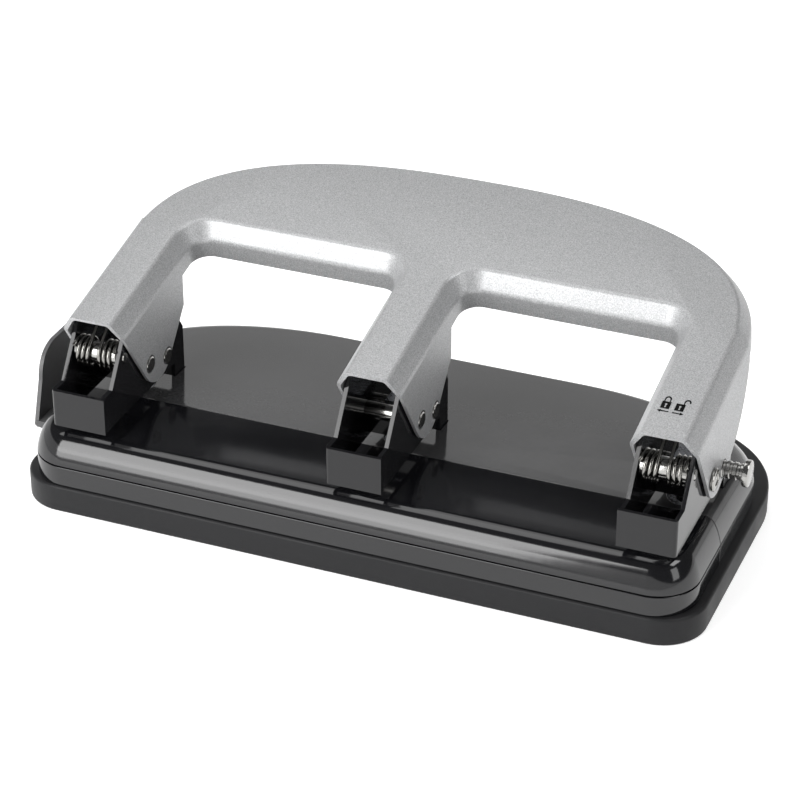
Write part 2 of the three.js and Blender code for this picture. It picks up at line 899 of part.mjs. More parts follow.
function handleBody() {
	const shell = handleForm(0).subtract(handleForm(handle.sheet));
	const slab = new THREE.BoxGeometry(4 * holeSpacing, 4 * holeSpacing, handle.skirt);
	slab.translate(0, 0, -handle.skirt / 2);
	slab.rotateX(radians(handle.slope));
	slab.translate(0, mouthY, slotRoof + mouthRise);
	const side = holeSpacing + handle.flatHalfWidth;
	const keep = together([
		solid(slab),
		plateAcross(earShape(false), -side, side),
		plateAcross(earShape(true), -side - 2 * handle.bevelOut, -side),
		plateAcross(earShape(true), side, side + 2 * handle.bevelOut),
	]);
	const lean = tan(radians(handle.mouthLean));
	const drop = ear.frontDrop;
	const kneeY = mouthY + lean * drop;
	const reach = 2 * holeSpacing;
	const far = mouthY - reach;
	const mouthCut = plateAcross(
		polygon([
			[mouthY - lean * overrun, slotRoof + mouthRise + overrun],
			[kneeY, slotRoof + kneeRise],
			[kneeY, slotRoof],
			[far, slotRoof],
			[far, slotRoof + mouthRise + overrun],
		]),
		-reach,
		reach
	);
	let body = shell.intersect(keep).subtract(mouthCut);
	const pinHole = pivot.diameter + 2 * gap;
	body = body.subtract(rodAlongX(pinHole, -reach, reach, pivotY, pivotZ));
	body = body.subtract(rodAlongX(drive.collar + 2 * gap, -reach, reach, driveRest.y, driveRest.z));
	return body;
}

add('handle', handleBody(), silverPaint);

// Lock knob: a ribbed sleeve with a flat head
function lockKnob() {
	const start = holeSpacing + lock.innerX;
	const end = start + lock.length;
	const { y, z } = driveRest;
	let body = rodAlongX(lock.sleeve, start, end, y, z).add(
		rodAlongX(lock.headDiameter, end - lock.headThickness, end, y, z)
	);
	body = body.subtract(rodAlongX(lock.bore, start - overrun, end - lock.backWall, y, z));
	return body;
}

add('lock_knob', lockKnob(), brightSteel);

// Paper guide: an upright stop plate on a flat arm that slides in a rail under the frame plate
function paperGuide() {
	const { frontToe, frontLow, frontHigh, frontTop, rearTop, rear } = guide;
	const { lowHeight, highHeight, bottom, top } = guide;
	const shape = new THREE.Shape();
	shape.moveTo(frontToe, bottom);
	shape.lineTo(rear - guide.toeRadius, bottom);
	shape.quadraticCurveTo(rear, bottom, rear, bottom + guide.toeRadius);
	shape.lineTo(rear, highHeight);
	shape.quadraticCurveTo(rear, top, rearTop, top);
	shape.lineTo(frontTop, top);
	shape.quadraticCurveTo(frontHigh + guide.toeRadius, top - guide.toeRadius, frontHigh, highHeight);
	shape.lineTo(frontLow, lowHeight + guide.toeRadius);
	shape.quadraticCurveTo(frontLow, lowHeight, frontLow + guide.toeRadius, lowHeight - guide.toeRadius);
	const plate = plateAcross(shape, guideFace - guide.plate, guideFace);
	const arm = block(
		guideFace - guide.plate / 2,
		guideFace + guide.armLength,
		guide.armFront,
		guide.armFront + guide.armWidth,
		armHeight,
		armHeight + guide.armThickness
	);
	return plate.add(arm);
}

add('paper_guide', paperGuide(), matteBlack);

// Guide rail: a bent channel that hangs from the frame plate round the guide's arm
function guideRail() {
	const near = guide.armFront - gap;
	const far = guide.armFront + guide.armWidth + gap;
	const top = frameBottom - gap;
	const low = armHeight - gap;
	const wall = rail.sheet;
	const outline = polygon([
		[near - wall, low - wall],
		[far + wall, low - wall],
		[far + wall, top],
		[near - wall, top],
	]);
	const room = block(
		railStart - overrun,
		railStart + rail.length + overrun,
		near,
		far,
		low,
		armHeight + guide.armThickness + gap
	);
	return plateAcross(outline, railStart, railStart + rail.length).subtract(room);
}

add('guide_rail', guideRail(), zincSteel);

export default machine;
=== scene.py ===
from math import atan, cos, pi, radians, sin, tan

import bmesh
import bpy
from mathutils import Matrix, Vector


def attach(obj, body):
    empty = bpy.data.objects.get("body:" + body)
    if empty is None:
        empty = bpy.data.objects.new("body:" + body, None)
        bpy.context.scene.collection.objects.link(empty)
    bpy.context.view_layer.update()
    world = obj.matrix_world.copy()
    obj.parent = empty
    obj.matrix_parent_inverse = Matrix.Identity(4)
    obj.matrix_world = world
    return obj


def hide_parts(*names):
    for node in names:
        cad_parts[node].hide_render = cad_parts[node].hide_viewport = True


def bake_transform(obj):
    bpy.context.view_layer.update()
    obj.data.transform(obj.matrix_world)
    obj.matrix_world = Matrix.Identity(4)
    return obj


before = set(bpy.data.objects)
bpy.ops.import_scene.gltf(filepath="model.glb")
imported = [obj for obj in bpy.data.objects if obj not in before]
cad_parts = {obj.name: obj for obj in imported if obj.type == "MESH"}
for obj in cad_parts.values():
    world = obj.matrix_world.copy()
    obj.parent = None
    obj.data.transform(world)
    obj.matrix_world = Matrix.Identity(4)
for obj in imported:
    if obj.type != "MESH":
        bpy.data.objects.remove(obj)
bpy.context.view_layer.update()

# Chip tray
# The chip tray is a shallow pan moulded in matte black plastic, with its outer edges rounded over.
# It stands flat on the table and carries the machine: the base drops over the thin rim inside its edge.

# Sizes of pieces are in millimetres from the middle punch's axis at the table: x right, y back, z up.
MM = 0.001
TRAY_LEFT = -134.6
TRAY_RIGHT = 127.5
TRAY_FRONT = -51.2
TRAY_REAR = 83.0
TRAY_HEIGHT = 10.9
TRAY_FRONT_RADIUS = 17.0
TRAY_REAR_RADIUS = 46.0
TRAY_FLOOR = 2.0
TRAY_ROUND = 1.1
TRAY_RIM_INSET = 2.5
TRAY_RIM_WALL = 1.4
TRAY_RIM_TOP = 12.9
BASE_LEFT = -130.9
BASE_RIGHT = 124.2
BASE_FRONT = -50.3
BASE_REAR = 71.0
BASE_FRONT_RADIUS = 16.1
BASE_ACROSS = 63.0
BASE_ALONG = 42.0
CORNER_STEPS = 28
ROUND_STEPS = 5


def outline(left, right, front, rear, front_radius, across, along, height):
    """Points round the machine at one height: round corners in front, longer elliptical ones behind."""
    corners = [
        (right - front_radius, front + front_radius, front_radius, front_radius, -90),
        (right - across, rear - along, across, along, 0),
        (left + across, rear - along, across, along, 90),
        (left + front_radius, front + front_radius, front_radius, front_radius, 180),
    ]
    points = []
    for x, y, reach_x, reach_y, start in corners:
        for step in range(CORNER_STEPS + 1):
            angle = radians(start + 90 * step / CORNER_STEPS)
            points.append((x + reach_x * cos(angle), y + reach_y * sin(angle), height))
    return points


def tray_ring(inset, height):
    """Outline of the tray's outer face at one height, drawn in by an inset."""
    return outline(TRAY_LEFT + inset, TRAY_RIGHT - inset, TRAY_FRONT + inset, TRAY_REAR - inset,
                   TRAY_FRONT_RADIUS - inset, TRAY_REAR_RADIUS - inset, TRAY_REAR_RADIUS - inset, height)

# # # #

Extract, word for word, each line of the listing above.

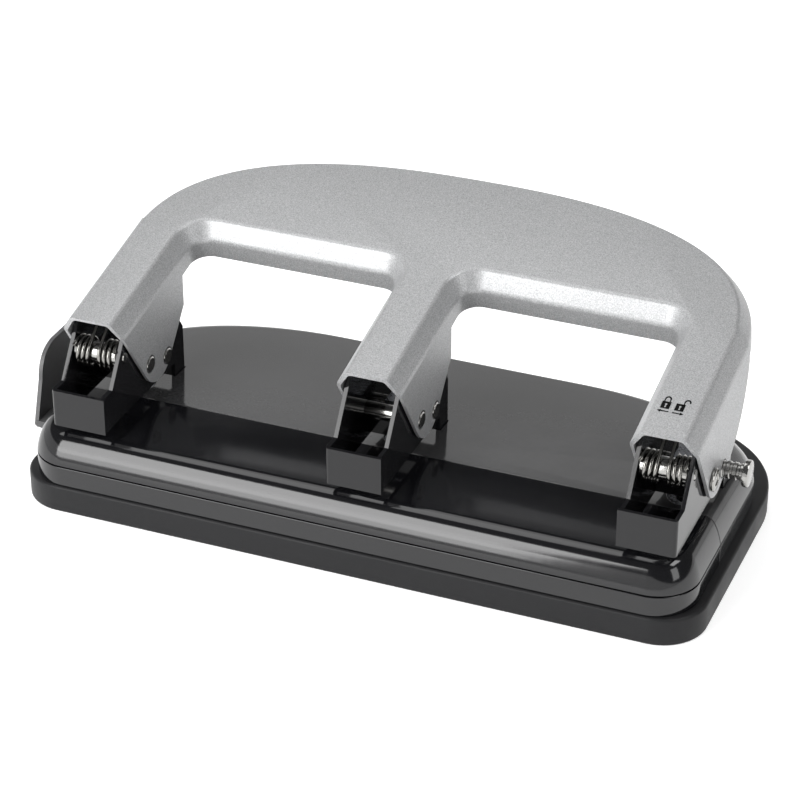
Write part 2 of the three.js and Blender code for this picture. It picks up at line 899 of part.mjs. More parts follow.
function handleBody() {
	const shell = handleForm(0).subtract(handleForm(handle.sheet));
	const slab = new THREE.BoxGeometry(4 * holeSpacing, 4 * holeSpacing, handle.skirt);
	slab.translate(0, 0, -handle.skirt / 2);
	slab.rotateX(radians(handle.slope));
	slab.translate(0, mouthY, slotRoof + mouthRise);
	const side = holeSpacing + handle.flatHalfWidth;
	const keep = together([
		solid(slab),
		plateAcross(earShape(false), -side, side),
		plateAcross(earShape(true), -side - 2 * handle.bevelOut, -side),
		plateAcross(earShape(true), side, side + 2 * handle.bevelOut),
	]);
	const lean = tan(radians(handle.mouthLean));
	const drop = ear.frontDrop;
	const kneeY = mouthY + lean * drop;
	const reach = 2 * holeSpacing;
	const far = mouthY - reach;
	const mouthCut = plateAcross(
		polygon([
			[mouthY - lean * overrun, slotRoof + mouthRise + overrun],
			[kneeY, slotRoof + kneeRise],
			[kneeY, slotRoof],
			[far, slotRoof],
			[far, slotRoof + mouthRise + overrun],
		]),
		-reach,
		reach
	);
	let body = shell.intersect(keep).subtract(mouthCut);
	const pinHole = pivot.diameter + 2 * gap;
	body = body.subtract(rodAlongX(pinHole, -reach, reach, pivotY, pivotZ));
	body = body.subtract(rodAlongX(drive.collar + 2 * gap, -reach, reach, driveRest.y, driveRest.z));
	return body;
}

add('handle', handleBody(), silverPaint);

// Lock knob: a ribbed sleeve with a flat head
function lockKnob() {
	const start = holeSpacing + lock.innerX;
	const end = start + lock.length;
	const { y, z } = driveRest;
	let body = rodAlongX(lock.sleeve, start, end, y, z).add(
		rodAlongX(lock.headDiameter, end - lock.headThickness, end, y, z)
	);
	body = body.subtract(rodAlongX(lock.bore, start - overrun, end - lock.backWall, y, z));
	return body;
}

add('lock_knob', lockKnob(), brightSteel);

// Paper guide: an upright stop plate on a flat arm that slides in a rail under the frame plate
function paperGuide() {
	const { frontToe, frontLow, frontHigh, frontTop, rearTop, rear } = guide;
	const { lowHeight, highHeight, bottom, top } = guide;
	const shape = new THREE.Shape();
	shape.moveTo(frontToe, bottom);
	shape.lineTo(rear - guide.toeRadius, bottom);
	shape.quadraticCurveTo(rear, bottom, rear, bottom + guide.toeRadius);
	shape.lineTo(rear, highHeight);
	shape.quadraticCurveTo(rear, top, rearTop, top);
	shape.lineTo(frontTop, top);
	shape.quadraticCurveTo(frontHigh + guide.toeRadius, top - guide.toeRadius, frontHigh, highHeight);
	shape.lineTo(frontLow, lowHeight + guide.toeRadius);
	shape.quadraticCurveTo(frontLow, lowHeight, frontLow + guide.toeRadius, lowHeight - guide.toeRadius);
	const plate = plateAcross(shape, guideFace - guide.plate, guideFace);
	const arm = block(
		guideFace - guide.plate / 2,
		guideFace + guide.armLength,
		guide.armFront,
		guide.armFront + guide.armWidth,
		armHeight,
		armHeight + guide.armThickness
	);
	return plate.add(arm);
}

add('paper_guide', paperGuide(), matteBlack);

// Guide rail: a bent channel that hangs from the frame plate round the guide's arm
function guideRail() {
	const near = guide.armFront - gap;
	const far = guide.armFront + guide.armWidth + gap;
	const top = frameBottom - gap;
	const low = armHeight - gap;
	const wall = rail.sheet;
	const outline = polygon([
		[near - wall, low - wall],
		[far + wall, low - wall],
		[far + wall, top],
		[near - wall, top],
	]);
	const room = block(
		railStart - overrun,
		railStart + rail.length + overrun,
		near,
		far,
		low,
		armHeight + guide.armThickness + gap
	);
	return plateAcross(outline, railStart, railStart + rail.length).subtract(room);
}

add('guide_rail', guideRail(), zincSteel);

export default machine;
=== scene.py ===
from math import atan, cos, pi, radians, sin, tan

import bmesh
import bpy
from mathutils import Matrix, Vector


def attach(obj, body):
    empty = bpy.data.objects.get("body:" + body)
    if empty is None:
        empty = bpy.data.objects.new("body:" + body, None)
        bpy.context.scene.collection.objects.link(empty)
    bpy.context.view_layer.update()
    world = obj.matrix_world.copy()
    obj.parent = empty
    obj.matrix_parent_inverse = Matrix.Identity(4)
    obj.matrix_world = world
    return obj


def hide_parts(*names):
    for node in names:
        cad_parts[node].hide_render = cad_parts[node].hide_viewport = True


def bake_transform(obj):
    bpy.context.view_layer.update()
    obj.data.transform(obj.matrix_world)
    obj.matrix_world = Matrix.Identity(4)
    return obj


before = set(bpy.data.objects)
bpy.ops.import_scene.gltf(filepath="model.glb")
imported = [obj for obj in bpy.data.objects if obj not in before]
cad_parts = {obj.name: obj for obj in imported if obj.type == "MESH"}
for obj in cad_parts.values():
    world = obj.matrix_world.copy()
    obj.parent = None
    obj.data.transform(world)
    obj.matrix_world = Matrix.Identity(4)
for obj in imported:
    if obj.type != "MESH":
        bpy.data.objects.remove(obj)
bpy.context.view_layer.update()

# Chip tray
# The chip tray is a shallow pan moulded in matte black plastic, with its outer edges rounded over.
# It stands flat on the table and carries the machine: the base drops over the thin rim inside its edge.

# Sizes of pieces are in millimetres from the middle punch's axis at the table: x right, y back, z up.
MM = 0.001
TRAY_LEFT = -134.6
TRAY_RIGHT = 127.5
TRAY_FRONT = -51.2
TRAY_REAR = 83.0
TRAY_HEIGHT = 10.9
TRAY_FRONT_RADIUS = 17.0
TRAY_REAR_RADIUS = 46.0
TRAY_FLOOR = 2.0
TRAY_ROUND = 1.1
TRAY_RIM_INSET = 2.5
TRAY_RIM_WALL = 1.4
TRAY_RIM_TOP = 12.9
BASE_LEFT = -130.9
BASE_RIGHT = 124.2
BASE_FRONT = -50.3
BASE_REAR = 71.0
BASE_FRONT_RADIUS = 16.1
BASE_ACROSS = 63.0
BASE_ALONG = 42.0
CORNER_STEPS = 28
ROUND_STEPS = 5


def outline(left, right, front, rear, front_radius, across, along, height):
    """Points round the machine at one height: round corners in front, longer elliptical ones behind."""
    corners = [
        (right - front_radius, front + front_radius, front_radius, front_radius, -90),
        (right - across, rear - along, across, along, 0),
        (left + across, rear - along, across, along, 90),
        (left + front_radius, front + front_radius, front_radius, front_radius, 180),
    ]
    points = []
    for x, y, reach_x, reach_y, start in corners:
        for step in range(CORNER_STEPS + 1):
            angle = radians(start + 90 * step / CORNER_STEPS)
            points.append((x + reach_x * cos(angle), y + reach_y * sin(angle), height))
    return points


def tray_ring(inset, height):
    """Outline of the tray's outer face at one height, drawn in by an inset."""
    return outline(TRAY_LEFT + inset, TRAY_RIGHT - inset, TRAY_FRONT + inset, TRAY_REAR - inset,
                   TRAY_FRONT_RADIUS - inset, TRAY_REAR_RADIUS - inset, TRAY_REAR_RADIUS - inset, height)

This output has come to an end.